=== Aim ===
Below are some records; work out how many of their lines contain "object" and give the number only.

[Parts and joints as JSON]
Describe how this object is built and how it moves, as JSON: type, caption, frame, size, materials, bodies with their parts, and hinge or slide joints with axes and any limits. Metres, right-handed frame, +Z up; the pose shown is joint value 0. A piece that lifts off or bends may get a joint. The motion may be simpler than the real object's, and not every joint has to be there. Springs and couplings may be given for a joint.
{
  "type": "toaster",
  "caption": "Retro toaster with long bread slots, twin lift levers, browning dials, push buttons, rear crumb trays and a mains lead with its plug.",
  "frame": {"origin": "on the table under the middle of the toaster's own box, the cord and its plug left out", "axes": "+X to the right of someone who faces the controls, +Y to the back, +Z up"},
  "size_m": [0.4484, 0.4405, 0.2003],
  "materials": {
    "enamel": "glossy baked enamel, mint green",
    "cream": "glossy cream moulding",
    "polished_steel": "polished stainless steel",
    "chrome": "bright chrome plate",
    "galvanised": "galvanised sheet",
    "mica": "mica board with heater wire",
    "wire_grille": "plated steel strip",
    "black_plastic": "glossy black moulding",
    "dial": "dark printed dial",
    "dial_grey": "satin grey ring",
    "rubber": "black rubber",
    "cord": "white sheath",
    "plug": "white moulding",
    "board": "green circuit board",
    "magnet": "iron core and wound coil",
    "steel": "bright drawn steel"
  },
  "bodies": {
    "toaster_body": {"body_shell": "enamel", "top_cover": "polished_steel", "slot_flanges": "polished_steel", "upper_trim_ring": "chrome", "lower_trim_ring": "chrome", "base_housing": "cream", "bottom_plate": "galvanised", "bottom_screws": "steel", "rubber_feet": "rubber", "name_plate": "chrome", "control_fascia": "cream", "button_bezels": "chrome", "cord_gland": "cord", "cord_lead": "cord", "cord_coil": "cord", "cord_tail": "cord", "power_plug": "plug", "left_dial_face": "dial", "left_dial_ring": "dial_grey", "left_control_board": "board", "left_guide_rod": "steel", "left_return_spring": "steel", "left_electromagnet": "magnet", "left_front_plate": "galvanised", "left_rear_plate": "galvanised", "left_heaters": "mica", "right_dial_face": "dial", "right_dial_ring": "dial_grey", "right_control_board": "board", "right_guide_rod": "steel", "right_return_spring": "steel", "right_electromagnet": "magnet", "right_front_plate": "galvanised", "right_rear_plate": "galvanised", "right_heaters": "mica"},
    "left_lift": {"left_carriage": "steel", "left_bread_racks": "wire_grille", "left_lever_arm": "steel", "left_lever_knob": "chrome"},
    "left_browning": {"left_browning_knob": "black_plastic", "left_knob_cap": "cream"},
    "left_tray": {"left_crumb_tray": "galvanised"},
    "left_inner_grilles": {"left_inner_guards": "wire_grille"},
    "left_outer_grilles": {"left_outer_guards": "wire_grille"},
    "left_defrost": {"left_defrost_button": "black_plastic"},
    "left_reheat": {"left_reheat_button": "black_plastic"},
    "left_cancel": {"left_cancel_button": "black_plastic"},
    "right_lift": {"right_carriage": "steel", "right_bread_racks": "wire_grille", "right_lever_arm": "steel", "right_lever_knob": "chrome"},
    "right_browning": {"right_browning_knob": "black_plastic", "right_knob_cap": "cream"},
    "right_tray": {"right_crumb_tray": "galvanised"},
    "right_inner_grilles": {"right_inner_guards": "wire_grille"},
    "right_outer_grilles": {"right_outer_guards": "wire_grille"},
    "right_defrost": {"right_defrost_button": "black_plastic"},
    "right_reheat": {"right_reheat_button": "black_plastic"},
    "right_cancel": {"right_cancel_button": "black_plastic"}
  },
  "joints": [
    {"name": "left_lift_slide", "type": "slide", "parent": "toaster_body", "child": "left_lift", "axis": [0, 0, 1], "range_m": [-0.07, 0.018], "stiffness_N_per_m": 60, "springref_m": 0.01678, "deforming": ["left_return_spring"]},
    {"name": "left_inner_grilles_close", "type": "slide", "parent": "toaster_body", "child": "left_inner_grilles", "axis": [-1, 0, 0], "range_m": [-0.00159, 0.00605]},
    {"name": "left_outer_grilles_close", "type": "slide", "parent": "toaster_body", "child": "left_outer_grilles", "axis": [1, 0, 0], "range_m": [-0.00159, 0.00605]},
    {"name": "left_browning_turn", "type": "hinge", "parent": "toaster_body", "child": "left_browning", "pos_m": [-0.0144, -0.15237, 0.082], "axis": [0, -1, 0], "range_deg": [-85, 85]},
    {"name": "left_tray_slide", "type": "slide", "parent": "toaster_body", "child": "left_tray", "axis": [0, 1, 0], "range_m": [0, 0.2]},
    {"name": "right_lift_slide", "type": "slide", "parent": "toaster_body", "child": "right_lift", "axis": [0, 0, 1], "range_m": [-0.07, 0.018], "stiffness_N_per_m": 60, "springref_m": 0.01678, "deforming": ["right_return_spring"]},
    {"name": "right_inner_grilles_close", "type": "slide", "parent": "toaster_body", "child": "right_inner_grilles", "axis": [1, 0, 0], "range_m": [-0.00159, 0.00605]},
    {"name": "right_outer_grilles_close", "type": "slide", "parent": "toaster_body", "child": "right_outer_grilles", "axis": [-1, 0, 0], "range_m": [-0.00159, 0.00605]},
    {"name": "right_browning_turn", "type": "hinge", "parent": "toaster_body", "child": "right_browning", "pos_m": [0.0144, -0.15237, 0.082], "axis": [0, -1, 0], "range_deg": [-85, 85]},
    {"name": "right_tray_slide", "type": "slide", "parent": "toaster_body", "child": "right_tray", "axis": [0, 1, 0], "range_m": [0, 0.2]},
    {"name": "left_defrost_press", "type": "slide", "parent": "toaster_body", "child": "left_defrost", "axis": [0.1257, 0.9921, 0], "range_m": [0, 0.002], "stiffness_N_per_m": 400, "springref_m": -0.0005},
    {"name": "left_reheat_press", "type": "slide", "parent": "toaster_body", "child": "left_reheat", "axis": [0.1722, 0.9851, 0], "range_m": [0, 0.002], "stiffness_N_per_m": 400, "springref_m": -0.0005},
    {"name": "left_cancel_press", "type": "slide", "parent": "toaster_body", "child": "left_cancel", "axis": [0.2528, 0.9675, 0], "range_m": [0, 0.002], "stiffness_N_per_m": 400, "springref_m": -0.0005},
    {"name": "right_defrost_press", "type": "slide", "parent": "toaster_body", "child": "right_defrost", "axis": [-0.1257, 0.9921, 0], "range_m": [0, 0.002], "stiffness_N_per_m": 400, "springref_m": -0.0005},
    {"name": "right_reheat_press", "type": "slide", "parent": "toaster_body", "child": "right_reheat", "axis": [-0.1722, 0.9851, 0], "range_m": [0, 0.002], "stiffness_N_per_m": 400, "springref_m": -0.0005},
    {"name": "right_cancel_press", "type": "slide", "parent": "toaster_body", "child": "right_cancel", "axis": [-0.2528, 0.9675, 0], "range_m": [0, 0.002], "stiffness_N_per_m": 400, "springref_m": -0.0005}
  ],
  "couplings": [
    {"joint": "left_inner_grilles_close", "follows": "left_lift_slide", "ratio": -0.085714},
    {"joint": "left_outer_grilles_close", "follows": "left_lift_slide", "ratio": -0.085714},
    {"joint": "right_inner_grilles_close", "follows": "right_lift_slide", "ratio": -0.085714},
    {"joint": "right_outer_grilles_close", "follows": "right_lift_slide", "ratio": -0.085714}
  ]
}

* * *

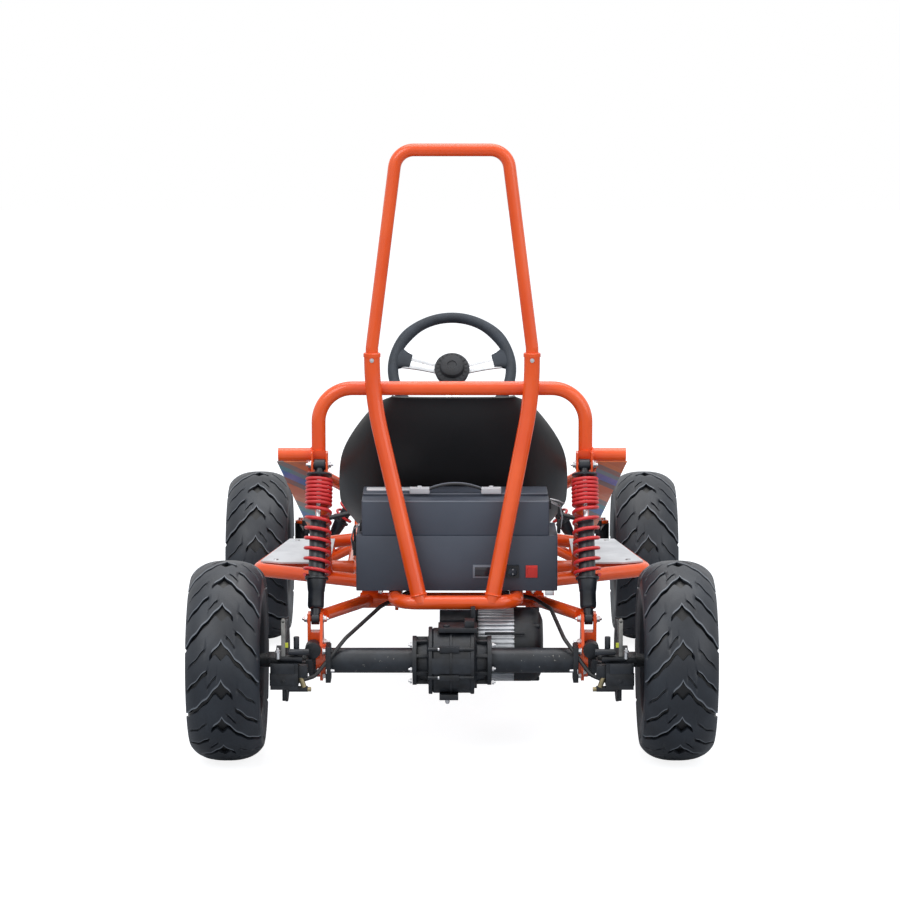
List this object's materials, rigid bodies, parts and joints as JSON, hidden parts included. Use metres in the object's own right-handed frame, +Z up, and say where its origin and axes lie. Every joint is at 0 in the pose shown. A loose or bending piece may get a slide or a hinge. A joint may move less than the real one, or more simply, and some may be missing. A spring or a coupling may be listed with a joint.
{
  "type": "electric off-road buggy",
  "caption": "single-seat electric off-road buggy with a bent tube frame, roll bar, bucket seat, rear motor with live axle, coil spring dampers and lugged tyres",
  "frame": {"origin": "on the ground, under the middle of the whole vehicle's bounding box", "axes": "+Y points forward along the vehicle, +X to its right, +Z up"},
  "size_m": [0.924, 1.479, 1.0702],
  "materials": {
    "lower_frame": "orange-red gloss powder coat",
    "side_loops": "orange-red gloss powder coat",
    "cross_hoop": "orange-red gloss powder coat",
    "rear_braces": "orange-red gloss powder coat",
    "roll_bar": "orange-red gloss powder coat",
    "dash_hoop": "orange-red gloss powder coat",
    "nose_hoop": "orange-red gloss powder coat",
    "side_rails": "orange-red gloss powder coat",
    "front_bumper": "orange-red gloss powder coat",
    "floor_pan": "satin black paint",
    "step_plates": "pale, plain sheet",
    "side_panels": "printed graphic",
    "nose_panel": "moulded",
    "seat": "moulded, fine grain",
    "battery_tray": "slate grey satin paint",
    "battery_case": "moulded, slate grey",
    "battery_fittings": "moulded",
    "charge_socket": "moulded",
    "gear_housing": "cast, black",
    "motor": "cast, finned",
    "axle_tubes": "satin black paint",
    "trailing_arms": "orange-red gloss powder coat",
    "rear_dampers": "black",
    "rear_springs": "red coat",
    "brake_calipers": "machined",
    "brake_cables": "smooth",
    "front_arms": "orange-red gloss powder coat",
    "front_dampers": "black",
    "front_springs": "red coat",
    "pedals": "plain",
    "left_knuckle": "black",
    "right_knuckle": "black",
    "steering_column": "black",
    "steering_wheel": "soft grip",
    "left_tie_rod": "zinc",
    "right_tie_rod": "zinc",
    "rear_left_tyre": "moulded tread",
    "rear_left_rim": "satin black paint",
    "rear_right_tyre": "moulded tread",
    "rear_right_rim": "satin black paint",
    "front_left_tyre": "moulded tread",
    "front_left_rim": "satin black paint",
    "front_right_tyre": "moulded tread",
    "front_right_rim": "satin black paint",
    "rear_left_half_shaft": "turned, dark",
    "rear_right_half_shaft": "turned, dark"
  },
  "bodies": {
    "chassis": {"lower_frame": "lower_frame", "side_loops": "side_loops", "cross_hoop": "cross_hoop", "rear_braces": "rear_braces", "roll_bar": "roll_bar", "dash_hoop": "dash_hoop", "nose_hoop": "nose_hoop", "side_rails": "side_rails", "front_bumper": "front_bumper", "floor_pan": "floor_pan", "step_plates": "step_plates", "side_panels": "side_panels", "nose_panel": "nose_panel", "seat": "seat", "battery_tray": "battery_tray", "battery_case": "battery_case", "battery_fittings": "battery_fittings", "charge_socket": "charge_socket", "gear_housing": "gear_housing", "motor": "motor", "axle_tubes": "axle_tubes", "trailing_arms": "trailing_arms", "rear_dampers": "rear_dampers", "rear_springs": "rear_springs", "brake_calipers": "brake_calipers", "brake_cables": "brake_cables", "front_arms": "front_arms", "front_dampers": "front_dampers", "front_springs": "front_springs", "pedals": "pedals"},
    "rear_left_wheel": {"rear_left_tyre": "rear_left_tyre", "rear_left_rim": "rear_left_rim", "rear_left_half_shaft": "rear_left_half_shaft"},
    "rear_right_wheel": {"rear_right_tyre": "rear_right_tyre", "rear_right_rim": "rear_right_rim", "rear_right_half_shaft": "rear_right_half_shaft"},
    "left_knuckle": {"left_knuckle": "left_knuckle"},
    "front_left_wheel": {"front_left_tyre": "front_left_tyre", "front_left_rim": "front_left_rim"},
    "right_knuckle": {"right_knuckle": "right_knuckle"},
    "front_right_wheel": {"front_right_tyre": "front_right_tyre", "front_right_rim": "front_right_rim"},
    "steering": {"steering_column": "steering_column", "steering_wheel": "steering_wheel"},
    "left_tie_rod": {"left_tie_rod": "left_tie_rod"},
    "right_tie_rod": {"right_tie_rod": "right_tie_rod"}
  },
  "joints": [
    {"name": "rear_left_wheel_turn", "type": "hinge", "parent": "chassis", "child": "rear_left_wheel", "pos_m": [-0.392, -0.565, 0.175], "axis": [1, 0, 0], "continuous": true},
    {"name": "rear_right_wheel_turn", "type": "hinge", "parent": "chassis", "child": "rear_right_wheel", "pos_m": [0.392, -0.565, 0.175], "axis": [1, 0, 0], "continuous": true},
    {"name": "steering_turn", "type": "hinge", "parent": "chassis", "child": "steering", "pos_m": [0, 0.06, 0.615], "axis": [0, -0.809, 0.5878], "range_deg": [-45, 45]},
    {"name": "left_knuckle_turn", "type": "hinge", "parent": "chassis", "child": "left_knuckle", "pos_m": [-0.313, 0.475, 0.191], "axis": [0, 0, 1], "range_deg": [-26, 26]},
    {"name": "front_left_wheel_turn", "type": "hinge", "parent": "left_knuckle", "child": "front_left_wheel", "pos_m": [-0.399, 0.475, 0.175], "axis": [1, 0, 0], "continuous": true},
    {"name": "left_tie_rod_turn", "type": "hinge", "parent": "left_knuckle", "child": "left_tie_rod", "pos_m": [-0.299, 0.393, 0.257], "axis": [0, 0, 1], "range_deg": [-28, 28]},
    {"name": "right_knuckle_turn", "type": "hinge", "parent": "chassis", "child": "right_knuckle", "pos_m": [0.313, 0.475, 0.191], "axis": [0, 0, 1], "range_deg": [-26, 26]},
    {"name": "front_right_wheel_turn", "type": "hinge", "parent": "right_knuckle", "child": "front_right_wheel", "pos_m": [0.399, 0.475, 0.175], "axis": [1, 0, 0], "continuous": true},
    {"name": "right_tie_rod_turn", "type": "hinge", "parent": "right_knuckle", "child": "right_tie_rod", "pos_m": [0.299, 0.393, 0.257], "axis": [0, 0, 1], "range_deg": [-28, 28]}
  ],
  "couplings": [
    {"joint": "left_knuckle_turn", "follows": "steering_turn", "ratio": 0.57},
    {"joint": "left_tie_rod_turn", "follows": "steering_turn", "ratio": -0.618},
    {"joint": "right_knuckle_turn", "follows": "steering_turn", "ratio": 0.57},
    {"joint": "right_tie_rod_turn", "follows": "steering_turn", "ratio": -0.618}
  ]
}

=== Output ===
2